If you have serious food allergies, contact the operator early and be very explicit. Tastings and small-batch menu changes can be tricky, even when the team is trying to help.
Should you book this Madeira Food and Wine Walking Tour in Funchal?
I’d book it if you want one event that covers the core tastes of Madeira in a fun, low-stress format. The combination of a winery start, classic savory dishes like carne with garlic-braised flavors, dessert stops, a market fruit moment, and a seafood finish with a view is hard to beat for a single half-day.

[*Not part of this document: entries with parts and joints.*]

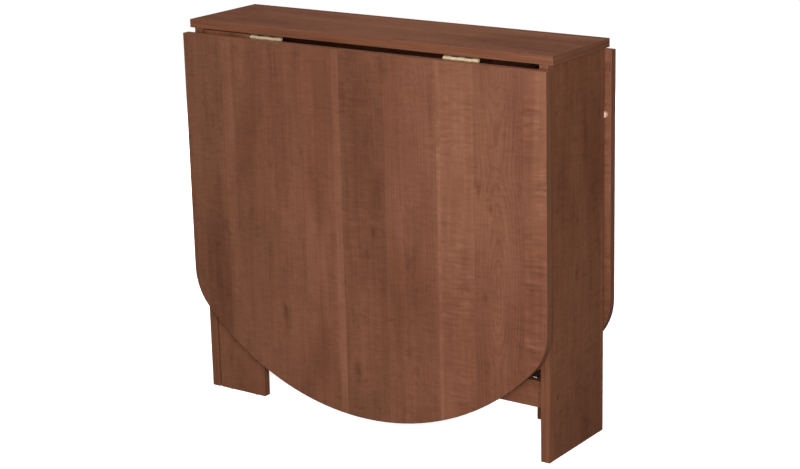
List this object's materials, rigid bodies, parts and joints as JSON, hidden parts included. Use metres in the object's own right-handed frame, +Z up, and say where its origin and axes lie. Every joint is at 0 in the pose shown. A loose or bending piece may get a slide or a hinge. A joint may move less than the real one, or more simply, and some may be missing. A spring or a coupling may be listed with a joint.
{
  "type": "gateleg table",
  "caption": "Folding gateleg table with a narrow fixed top, two round-ended drop leaves on brass-coloured hinges, end panels and swinging board legs.",
  "frame": {"origin": "on the floor, below the middle of the folded table", "axes": "+X along the fixed top, to the right seen from the front; +Y from the front leaf to the rear leaf; +Z up"},
  "size_m": [0.802, 0.24, 0.74],
  "materials": {
    "board": "satin walnut decor board",
    "brass": "satin brass plate",
    "steel": "bright zinc plate",
    "zinc": "cast zinc",
    "dark_steel": "brown plate",
    "beech": "bare beech",
    "glide": "brown plastic",
    "buffer": "soft translucent buffer"
  },
  "bodies": {
    "carcass": {"cam_bolts": "steel", "cam_discs": "zinc", "carcass_dowels": "beech", "centre_top": "board", "frame_screws": "dark_steel", "front_gate_hinge_pins": "steel", "front_gate_lower_hinge_fixed": "steel", "front_gate_upper_hinge_fixed": "steel", "front_leaf_hinge_pins": "brass", "front_left_hinge_fixed": "brass", "front_lower_rail": "board", "front_right_hinge_fixed": "brass", "front_upper_rail": "board", "left_panel": "board", "panel_glides": "glide", "panel_hinge_screws": "steel", "rear_gate_hinge_pins": "steel", "rear_gate_lower_hinge_fixed": "steel", "rear_gate_upper_hinge_fixed": "steel", "rear_leaf_hinge_pins": "brass", "rear_left_hinge_fixed": "brass", "rear_lower_rail": "board", "rear_right_hinge_fixed": "brass", "rear_upper_rail": "board", "right_panel": "board", "top_hinge_screws": "brass"},
    "front_leaf": {"front_leaf_board": "board", "front_leaf_buffers": "buffer", "front_leaf_screws": "brass", "front_left_hinge_moving": "brass", "front_right_hinge_moving": "brass"},
    "rear_leaf": {"rear_leaf_board": "board", "rear_leaf_buffers": "buffer", "rear_leaf_screws": "brass", "rear_left_hinge_moving": "brass", "rear_right_hinge_moving": "brass"},
    "front_gate": {"front_gate_dowels": "beech", "front_gate_glides": "glide", "front_gate_leg": "board", "front_gate_lower_hinge_moving": "steel", "front_gate_lower_rail": "board", "front_gate_screws": "steel", "front_gate_stile": "board", "front_gate_upper_hinge_moving": "steel", "front_gate_upper_rail": "board"},
    "rear_gate": {"rear_gate_dowels": "beech", "rear_gate_glides": "glide", "rear_gate_leg": "board", "rear_gate_lower_hinge_moving": "steel", "rear_gate_lower_rail": "board", "rear_gate_screws": "steel", "rear_gate_stile": "board", "rear_gate_upper_hinge_moving": "steel", "rear_gate_upper_rail": "board"}
  },
  "joints": [
    {"name": "front_leaf_hinge", "type": "hinge", "parent": "carcass", "child": "front_leaf", "pos_m": [0, -0.098, 0.718], "axis": [-1, 0, 0], "range_deg": [0, 90]},
    {"name": "rear_leaf_hinge", "type": "hinge", "parent": "carcass", "child": "rear_leaf", "pos_m": [0, 0.098, 0.718], "axis": [1, 0, 0], "range_deg": [0, 90]},
    {"name": "front_gate_hinge", "type": "hinge", "parent": "carcass", "child": "front_gate", "pos_m": [0.3718, -0.0994, 0.4325], "axis": [0, 0, 1], "range_deg": [0, 0.6]},
    {"name": "rear_gate_hinge", "type": "hinge", "parent": "carcass", "child": "rear_gate", "pos_m": [-0.3718, 0.0994, 0.4325], "axis": [0, 0, 1], "range_deg": [0, 0.6]}
  ]
}
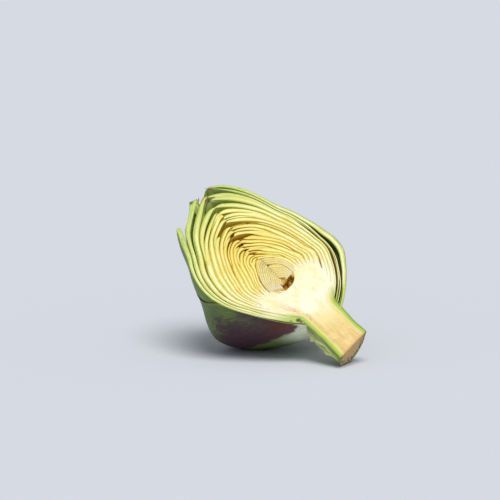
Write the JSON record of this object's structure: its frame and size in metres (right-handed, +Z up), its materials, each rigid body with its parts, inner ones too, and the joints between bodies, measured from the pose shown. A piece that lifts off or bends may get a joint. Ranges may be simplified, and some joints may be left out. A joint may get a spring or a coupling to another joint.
{
  "type": "artichoke",
  "caption": "Globe artichoke cut in half lengthwise, green bracts layered around a pale heart and choke, lying on its rounded back.",
  "frame": {"origin": "On the surface it lies on, at the centre of the bounding box seen from above.", "axes": "+Z up, away from the surface; +X along the length, from the leaf tips towards the cut stem, which points slightly down; the cut face looks up and towards -Y."},
  "size_m": [0.133, 0.0906, 0.0897],
  "materials": {
    "heart": "matte",
    "choke": "matte",
    "outer_bract": "satin",
    "middle_bract": "satin",
    "inner_bract": "satin"
  },
  "bodies": {
    "root": {"heart_and_stem": "heart", "choke": "choke", "bract_01": "outer_bract", "bract_02": "outer_bract", "bract_03": "outer_bract", "bract_04": "outer_bract", "bract_05": "outer_bract", "bract_06": "outer_bract", "bract_07": "outer_bract", "bract_08": "outer_bract", "bract_09": "outer_bract", "bract_10": "outer_bract", "bract_11": "outer_bract", "bract_12": "outer_bract", "bract_13": "outer_bract", "bract_14": "outer_bract", "bract_15": "middle_bract", "bract_16": "middle_bract", "bract_17": "middle_bract", "bract_18": "middle_bract", "bract_19": "middle_bract", "bract_20": "middle_bract", "bract_21": "middle_bract", "bract_22": "middle_bract", "bract_23": "middle_bract", "bract_24": "middle_bract", "bract_25": "inner_bract", "bract_26": "inner_bract", "bract_27": "inner_bract", "bract_28": "inner_bract", "bract_29": "inner_bract", "bract_30": "inner_bract", "bract_31": "inner_bract", "bract_32": "inner_bract", "bract_33": "inner_bract", "bract_34": "inner_bract", "bract_35": "inner_bract", "bract_36": "inner_bract", "bract_37": "inner_bract", "bract_38": "inner_bract", "bract_39": "inner_bract", "bract_40": "inner_bract", "bract_41": "inner_bract", "bract_42": "inner_bract"}
  },
  "joints": []
}
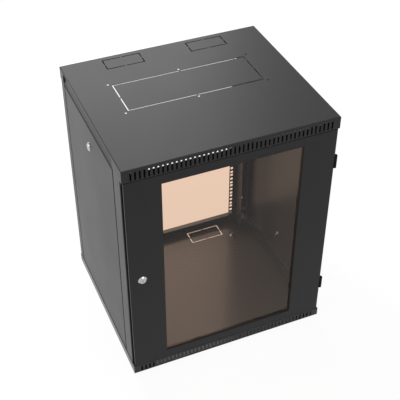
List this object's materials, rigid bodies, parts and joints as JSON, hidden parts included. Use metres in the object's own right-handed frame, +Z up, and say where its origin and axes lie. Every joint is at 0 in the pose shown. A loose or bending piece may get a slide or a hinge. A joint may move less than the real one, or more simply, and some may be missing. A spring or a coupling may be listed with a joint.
{
  "type": "wall mount network cabinet",
  "caption": "Wall rack cabinet of folded sheet steel with a glazed locking door, removable locking side panels, vented roof and floor edges and square-hole rack rails inside.",
  "frame": {"origin": "centre of the roof and floor footprint, on the floor tray's underside", "axes": "+X to the right seen from the door, +Y towards the wall, +Z up"},
  "size_m": [0.6073, 0.5235, 0.742],
  "materials": {
    "body_coat": "fine textured powder coat, dark grey",
    "door_coat": "fine textured powder coat, black",
    "rail_coat": "smooth powder coat, dark grey",
    "hinge_black": "black coated steel",
    "tinted_glass": "bronze tinted toughened glass",
    "zinc": "zinc plated",
    "chrome": "chrome plated",
    "rubber": "black rubber"
  },
  "bodies": {
    "cabinet": {"roof": "body_coat", "floor_tray": "body_coat", "front_post_left": "body_coat", "front_post_right": "body_coat", "rear_post_left": "body_coat", "rear_post_right": "body_coat", "side_catch_left": "body_coat", "side_catch_right": "body_coat", "rail_brackets": "body_coat", "rack_rail_front_left": "rail_coat", "rack_rail_front_right": "rail_coat", "rack_rail_rear_left": "rail_coat", "rack_rail_rear_right": "rail_coat", "rail_screws": "zinc", "hinge_body_leaves": "hinge_black", "hinge_pins": "hinge_black", "hinge_screws": "hinge_black", "floor_earth_stud": "zinc", "floor_earth_nut": "zinc"},
    "door": {"door_frame": "door_coat", "door_glass": "tinted_glass", "glass_seal": "rubber", "glass_clips": "door_coat", "clip_studs": "zinc", "clip_nuts": "zinc", "hinge_door_leaves": "hinge_black", "door_lock_housing": "chrome", "door_lock_nut": "zinc"},
    "door_lock": {"door_lock_plug": "chrome", "door_lock_cam": "zinc", "door_lock_screw": "zinc"},
    "left_panel": {"side_panel_left": "body_coat", "panel_lugs_left": "body_coat", "panel_earth_stud_left": "zinc", "panel_earth_nut_left": "zinc", "left_lock_housing": "chrome", "left_lock_nut": "zinc"},
    "left_lock": {"left_lock_plug": "chrome", "left_lock_cam": "zinc", "left_lock_screw": "zinc"},
    "right_panel": {"side_panel_right": "body_coat", "panel_lugs_right": "body_coat", "panel_earth_stud_right": "zinc", "panel_earth_nut_right": "zinc", "right_lock_housing": "chrome", "right_lock_nut": "zinc"},
    "right_lock": {"right_lock_plug": "chrome", "right_lock_cam": "zinc", "right_lock_screw": "zinc"}
  },
  "joints": [
    {"name": "door_swing", "type": "hinge", "parent": "cabinet", "child": "door", "pos_m": [0.3, -0.256, 0.367], "axis": [0, 0, 1], "range_deg": [0, 180]},
    {"name": "door_lock_turn", "type": "hinge", "parent": "door", "child": "door_lock", "pos_m": [-0.26, -0.26, 0.367], "axis": [0, 1, 0], "range_deg": [0, 90]},
    {"name": "left_panel_tilt", "type": "hinge", "parent": "cabinet", "child": "left_panel", "pos_m": [-0.2988, 0.019, 0.0304], "axis": [0, -1, 0], "range_deg": [0, 20]},
    {"name": "right_panel_tilt", "type": "hinge", "parent": "cabinet", "child": "right_panel", "pos_m": [0.2988, 0.019, 0.0304], "axis": [0, 1, 0], "range_deg": [0, 20]},
    {"name": "left_lock_turn", "type": "hinge", "parent": "left_panel", "child": "left_lock", "pos_m": [-0.2988, 0.02, 0.627], "axis": [1, 0, 0], "range_deg": [0, 90]},
    {"name": "right_lock_turn", "type": "hinge", "parent": "right_panel", "child": "right_lock", "pos_m": [0.2988, 0.02, 0.627], "axis": [1, 0, 0], "range_deg": [0, 90]}
  ]
}
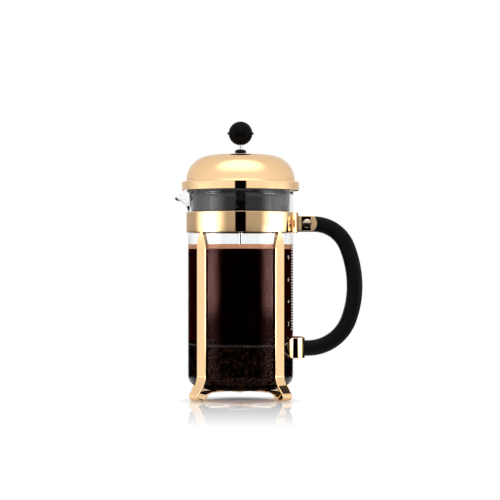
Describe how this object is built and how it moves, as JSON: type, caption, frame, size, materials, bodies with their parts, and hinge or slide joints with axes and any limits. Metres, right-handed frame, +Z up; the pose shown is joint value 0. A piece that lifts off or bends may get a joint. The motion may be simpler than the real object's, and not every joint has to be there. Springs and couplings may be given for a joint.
{
  "type": "french press",
  "caption": "French press: glass beaker in a plated strap frame with a side handle, domed lid and sliding plunger with a coil-edged filter.",
  "frame": {"origin": "on the beaker's axis, in the plane the four feet stand on", "axes": "+Z up along the beaker's axis, +X towards the handle, -X towards the pouring spout"},
  "size_m": [0.1695, 0.106, 0.2483],
  "materials": {
    "plated_steel": "polished, pale copper-gold plating on steel sheet",
    "glass": "clear borosilicate",
    "handle_plastic": "black, fine satin",
    "liner_plastic": "black, semi-gloss",
    "knob_plastic": "black, satin",
    "rod_steel": "bright drawn stainless steel",
    "filter_steel": "stainless steel",
    "screw_steel": "plain zinc-plated steel"
  },
  "bodies": {
    "frame": {"frame_band": "plated_steel", "strap_upper": "plated_steel", "strap_lower": "plated_steel", "base_rivet": "plated_steel", "handle_bracket": "plated_steel", "handle": "handle_plastic", "clamp_screw": "screw_steel", "clamp_nut": "screw_steel"},
    "beaker": {"glass_beaker": "glass"},
    "guide": {"rod_bushing": "liner_plastic", "bushing_nut": "liner_plastic"},
    "lid": {"lid_dome": "plated_steel", "lid_insert": "liner_plastic"},
    "plunger": {"plunger_rod": "rod_steel", "knob_upper": "knob_plastic", "knob_lower": "knob_plastic", "knob_insert": "screw_steel", "rod_nut": "filter_steel", "spiral_plate": "filter_steel", "edge_coil": "filter_steel", "mesh_filter": "filter_steel", "cross_plate": "filter_steel"}
  },
  "joints": [
    {"name": "beaker_lift", "type": "slide", "parent": "frame", "child": "beaker", "axis": [0, 0, 1], "range_m": [0, 0.165]},
    {"name": "lid_lift", "type": "slide", "parent": "beaker", "child": "guide", "axis": [0, 0, 1], "range_m": [0, 0.155]},
    {"name": "lid_turn", "type": "hinge", "parent": "guide", "child": "lid", "pos_m": [0, 0, 0.2197], "axis": [0, 0, 1], "continuous": true},
    {"name": "plunger_slide", "type": "slide", "parent": "guide", "child": "plunger", "axis": [0, 0, 1], "range_m": [-0.004, 0.114]}
  ]
}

I’d skip it if walking is an issue for you, or if you need strict dietary control that you can’t confirm in advance. Otherwise, this is one of the best ways to spend a few hours in Funchal when you want flavor, local color, and a route you’ll remember.
FAQ
How long is the Madeira: Food and Wine Walking Tour in Funchal?
It lasts 3.5 hours.
What is the price per person?
The price is $111 per person.
Where do I meet for the tour?
Meet at the entrance of the H&M store next to Rotunda do Infante (Infant’s Roundabout sculpture).
How many tastings and drinks are included?
You get 11 food tastings and 6 drink tastings.
Is the tour guided and in English?
Yes. The tour has a live guide in English.
How big is the group?
It’s a small group limited to 10 participants.
What if I have dietary restrictions?
Tell the provider about your dietary needs at least 24 hours prior to the tour. Adjustments are made where possible but are not 100% guaranteed.
Is the tour suitable for people with mobility impairments?
No, it is not suitable for people with mobility impairments.
Is free cancellation available?
Yes. You can cancel up to 24 hours in advance for a full refund.
Can I reserve without paying right away?
Yes. The option is reserve now & pay later.